The control vectors that disentangle these couplings, referred to as \textit{virtual circuits} (VCs), enable independent shape parameter control for a specific Grad--Shafranov (GS) equilibrium.
Numerical calculation of VCs is not currently feasible in real time, therefore VCs are usually computed prior to each experiment, using a small number of reference GS equilibria sampled along the desired scenario trajectory, with each VC used to control the plasma within a preset time interval.
While effective near the reference equilibrium, this approach can lead to degraded performance as the plasma departs from the reference equilibrium and/or from the desired trajectory, and it complicates the design of robust control strategies for rapidly evolving plasma configurations.
In this paper, we construct neural-network-based emulators of plasma shape parameters from which VCs can be derived, to provide the MAST Upgrade (MAST-U) plasma control system with state-aware VCs in real-time.
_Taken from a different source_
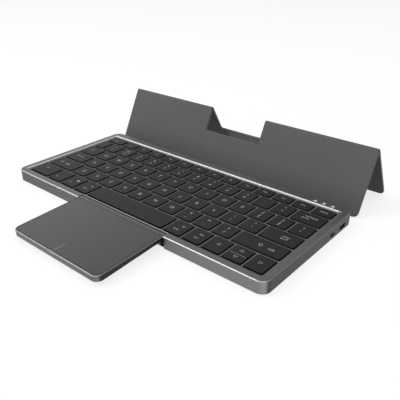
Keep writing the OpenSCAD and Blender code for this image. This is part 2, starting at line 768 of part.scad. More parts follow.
// Everything above the bevel plane that runs along the front and both sides
module pad_edges() {
    depth = pad_l + barrel_r + 10;
    difference() {
        translate([0, 0, pad_top / 2 + cut])
            cube([pad_w + 4, 2 * depth, pad_top + 4], center = true);
        translate([0, depth / 2 - pad_l, pad_top - pad_bevel - 20])
            bevel_slab(pad_w, depth, 20 + pad_bevel, pad_r, pad_bevel);
    }
}

module touch_plan(grow) {
    front = pad_rim + touch_gap - grow - pad_l;
    back = -touch_back - touch_gap + grow;
    width = pad_w - 2 * (pad_rim + touch_gap - grow);
    translate([0, (front + back) / 2]) {
        round_rect(width, back - front, touch_r + grow);
        translate([0, (back - front) / 4]) square([width, (back - front) / 2], center = true);
    }
}

module touchpad_frame() {
    color(case_grey) at_pad() difference() {
        intersection() {
            rotate([90, 0, 90]) linear_extrude(pad_w, center = true) pad_profile();
            translate([0, 0, -20]) linear_extrude(40) pad_plan();
        }
        pad_edges();
        translate([0, 0, pocket_floor]) linear_extrude(pad_top) touch_plan(touch_gap);
        for (side = [-1, 1]) translate([side * (pad_w / 2 - pin_in / 2), 0, 0])
            rotate([0, 90, 0]) cylinder(h = pin_in + 2 * pad_side_gap + 0.4, r = pin_r + pin_play, center = true);
        translate([0, -pad_l, pad_top]) rotate([finger_slope, 0, 0]) translate([0, 0, finger_r - finger_cut])
            rotate([90, 0, 0]) cylinder(h = 6 * finger_cut, r = finger_r, center = true);
    }
}

module click_switch() {
    color(steel) at_pad() translate([0, click_w - pad_l, pocket_floor]) {
        translate([-click_w / 2, -click_w / 2, 0]) cube([click_w, click_w, click_h / 2]);
        cylinder(h = click_h, r = click_w / 4);
    }
}

module touch_surface() {
    color(deep_grey) at_pad() translate([0, 0, pad_top - touch_t]) linear_extrude(touch_t) touch_plan(0);
}

module touch_board() {
    color(board_green) at_pad() translate([0, 0, pad_top - touch_t - touch_board_t])
        linear_extrude(touch_board_t) touch_plan(-0.4);
}

// ---- Folding cover, each panel drawn flat and then stood up ----

// Plan of a panel: length along +Y from its fold, cut away by the notch at
// one end, with its free corners rounded
module panel_plan(length, notch, free_r) {
    difference() {
        union() {
            translate([-cover_w / 2, free_r]) square([cover_w, length - free_r]);
            translate([free_r - cover_w / 2, 0]) square([cover_w - 2 * free_r, 2 * free_r]);
            for (x = [-1, 1]) translate([x * (cover_w / 2 - free_r), free_r]) circle(free_r);
        }
        translate([notch_x - notch_w / 2, length - notch]) square([notch_w, notch + cut]);
    }
}

// Front panel's frame: origin on the lower fold line, +Y up the panel,
// +Z from the face towards the back
module at_front_panel() {
    placed() translate([0, fold_y, fold_z]) rotate([front_angle, 0, 0]) mirror([0, 0, 1]) children();
}

// Rear panel's frame: origin on the ridge line, +Y down the panel,
// +Z from the inside towards the outer face
module at_rear_panel() {
    placed() translate([0, ridge_y, ridge_z]) rotate([-rear_angle, 0, 0]) children();
}

module board_pocket(length, notch) {
    difference() {
        translate([0, (length - ridge_set) / 2])
            square([cover_w - 2 * panel_seam, length - ridge_set - 2 * panel_seam], center = true);
        translate([notch_x - notch_w / 2 - panel_seam, length - notch - panel_seam])
            square([notch_w + 2 * panel_seam, notch + cut]);
    }
}

module front_panel_skin() {
    color(leather_grey) at_front_panel() translate([0, 0, fold_offset]) difference() {
        linear_extrude(panel_t) difference() {
            panel_plan(front_panel_l, notch_front, cover_r);
            translate([-cover_w, front_panel_l - ridge_set]) square([2 * cover_w, 2 * ridge_set]);
        }
        translate([0, 0, (panel_t - panel_board_t) / 2])
            linear_extrude(panel_board_t) board_pocket(front_panel_l, notch_front);
    }
}

module front_panel_board() {
    color(board_brown) at_front_panel() translate([0, 0, fold_offset + (panel_t - panel_board_t) / 2])
        linear_extrude(panel_board_t) board_pocket(front_panel_l, notch_front);
}

// Width of the cover on each side of the cut-out
function wing_w(side) = (cover_w - notch_w) / 2 - side * notch_x;

module ridge_bead() {
    color(leather_grey) at_front_panel() for (side = [-1, 1])
        translate([side * (cover_w - wing_w(side)) / 2, front_panel_l, fold_offset + panel_t / 2]) {
            rotate([0, 90, 0]) cylinder(h = wing_w(side), r = bead_r, center = true);
            translate([0, -ridge_set / 2, 0]) cube([wing_w(side), ridge_set, fold_web_t], center = true);
        }
}

module spine_bead() {
    bead_w = case_w - 2 * case_r;
    color(leather_grey) at_front_panel() {
        rotate([0, 90, 0]) cylinder(h = bead_w, r = bead_r, center = true);
        translate([-bead_w / 2, 0, 0]) cube([bead_w, fold_web_t, fold_offset]);
    }
}

module cover_spine() {
    color(leather_grey) placed()
        span([case_r - case_w / 2, case_back, case_z + 0.4], [case_w / 2 - case_r, case_back + spine_t, deck_z - case_bevel]);
}

module rear_plan() {
    difference() {
        translate([0, rear_panel_l]) mirror([0, 1]) panel_plan(rear_panel_l, notch_rear, cover_r);
        translate([-cover_w, -ridge_set]) square([2 * cover_w, 2 * ridge_set]);
    }
}

module rear_pocket() {
    translate([0, rear_panel_l]) mirror([0, 1]) board_pocket(rear_panel_l, notch_rear);
}

module rear_panel_skin() {
    tongue = ridge_set - bead_r - bead_gap;
    color(leather_grey) at_rear_panel() {
        difference() {
            translate([0, 0, -panel_t / 2]) linear_extrude(panel_t) rear_plan();
            translate([0, 0, -panel_board_t / 2]) linear_extrude(panel_board_t) rear_pocket();
            cover_magnet_spots(0.1);
        }
        for (side = [-1, 1]) translate([side * (cover_w - wing_w(side)) / 2, ridge_set - tongue / 2, 0])
            cube([wing_w(side), tongue + 0.02, fold_web_t], center = true);
    }
}

cover_magnet_y = rear_panel_l - magnet_reach;

module cover_magnet_spots(grow) {
    for (side = [-1, 1]) translate([side * magnet_x, cover_magnet_y, 0])
        cube([magnet_w + grow, magnet_l + grow, panel_board_t + grow], center = true);
}

module rear_panel_board() {
    color(board_brown) at_rear_panel() difference() {
        translate([0, 0, -panel_board_t / 2]) linear_extrude(panel_board_t) rear_pocket();
        cover_magnet_spots(0.1);
    }
}

module cover_magnets() {
    color(steel) at_rear_panel() cover_magnet_spots(0);
}

top_case();
bottom_cover();
key_frame();
key_plate();
switch_membrane();
rubber_domes();
scissor_frames();
main_board();
battery();
battery_flex();
touchpad_flex();
usb_c_port();
power_switch_body();
power_switch_knob();
indicator_lenses();
rubber_feet();
case_screws();
deck_magnets();
touchpad_hinge_pins();
touchpad_frame();
click_switch();
touch_surface();
touch_board();
cover_spine();
spine_bead();
front_panel_skin();
front_panel_board();
ridge_bead();
rear_panel_skin();
rear_panel_board();
cover_magnets();
key(0, 0);  // key_escape
key(0, 13);  // key_delete
key(1, 0);  // key_grave
key(1, 13);  // key_backspace
key(2, 0);  // key_tab
key(2, 13);  // key_backslash
key(3, 0);  // key_caps
key(3, 12);  // key_enter
key(4, 0);  // key_shift_left
key(4, 11);  // key_shift_right
key(5, 0);  // key_ctrl_left
key(5, 1);  // key_fn
key(5, 2);  // key_system
key(5, 3);  // key_alt_left
key(5, 4);  // key_space
key(5, 5);  // key_alt_right
key(5, 6);  // key_ctrl_right
key(5, 7);  // key_left
half_key(1);  // key_up
half_key(-1);  // key_down
key(5, 9);  // key_right
key_run(0, 1, 12);  // function_keys
key_run(1, 1, 12);  // number_keys
key_run(2, 1, 12);  // keys_row_q
key_run(3, 1, 11);  // keys_row_a
key_run(4, 1, 10);  // keys_row_z
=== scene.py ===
import json
import math

import bmesh
import bpy
from mathutils import Matrix, Vector


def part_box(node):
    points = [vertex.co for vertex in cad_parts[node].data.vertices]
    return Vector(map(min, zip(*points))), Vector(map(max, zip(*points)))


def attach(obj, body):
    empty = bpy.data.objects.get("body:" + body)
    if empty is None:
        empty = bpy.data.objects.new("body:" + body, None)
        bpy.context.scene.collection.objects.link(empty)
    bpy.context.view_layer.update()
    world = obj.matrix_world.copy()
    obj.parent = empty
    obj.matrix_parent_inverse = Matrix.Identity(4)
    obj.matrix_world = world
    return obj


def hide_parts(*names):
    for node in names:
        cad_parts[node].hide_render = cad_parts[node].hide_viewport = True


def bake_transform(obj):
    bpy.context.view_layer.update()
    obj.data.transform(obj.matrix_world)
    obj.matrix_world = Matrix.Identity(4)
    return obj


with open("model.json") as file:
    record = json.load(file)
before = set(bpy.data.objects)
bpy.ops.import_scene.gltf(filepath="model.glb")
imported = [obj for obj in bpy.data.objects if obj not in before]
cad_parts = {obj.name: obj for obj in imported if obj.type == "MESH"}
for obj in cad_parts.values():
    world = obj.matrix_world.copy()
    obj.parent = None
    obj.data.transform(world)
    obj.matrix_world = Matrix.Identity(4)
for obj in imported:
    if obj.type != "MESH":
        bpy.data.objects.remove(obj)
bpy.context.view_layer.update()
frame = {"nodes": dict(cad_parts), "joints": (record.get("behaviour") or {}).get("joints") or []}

# Folding keyboard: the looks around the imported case, keys, touchpad and cover.
# Lengths are in millimetres and become metres where a piece is placed.
MM = 0.001
NODES = frame["nodes"]
JOINTS = {joint["name"]: joint for joint in frame["joints"]}


# ---- Sizes that are read from the frame ----

def corners(node):
    """Lowest and highest corner of a node, in millimetres."""
    low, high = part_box(node)
    return low / MM, high / MM


def axis_point(joint):
    """The y and z of a joint's axis, in millimetres."""
    _, y, z = JOINTS[joint]["pos_m"]
    return y / MM, z / MM


CASE_LOW, CASE_HIGH = corners("top_case")
CASE_MIDDLE = (CASE_LOW.y + CASE_HIGH.y) / 2
DECK = CASE_HIGH.z
CAP_TOP = corners("function_keys")[1].z
FLANGE = 0.8  # the key frame reaches this far under the deck
WELL_LOW, WELL_HIGH = corners("key_frame")
WELL_HALF = WELL_HIGH.x - FLANGE
WELL_FRONT, WELL_BACK = WELL_LOW.y, WELL_HIGH.y - FLANGE
PAD_HIGH = corners("touchpad_frame")[1]
BAY_HALF = PAD_HIGH.x + 0.3
FOLD_AXIS = axis_point("cover_fold")
RIDGE_AXIS = axis_point("ridge_fold")
FRONT_SLOPE = math.radians(180 - JOINTS["cover_fold"]["range_deg"][1])
REAR_SLOPE = math.radians(JOINTS["ridge_fold"]["range_deg"][1]) - FRONT_SLOPE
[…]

To do this, we develop an extensive library of over a million simulated GS equilibria, covering a substantial portion of the MAST-U operational space.
These emulators provide differentiable functions whose gradients can be rapidly computed, enabling the derivation of accurate VCs for real-time shape control.
We perform extensive verification of the emulated VCs by testing whether they disentangle the control problem.
The neural-network-based approach delivers high accuracy and orthogonality across a diverse range of equilibria.
This work establishes the physical validity of emulated VCs as a scalable and general alternative to schedules of precomputed VCs.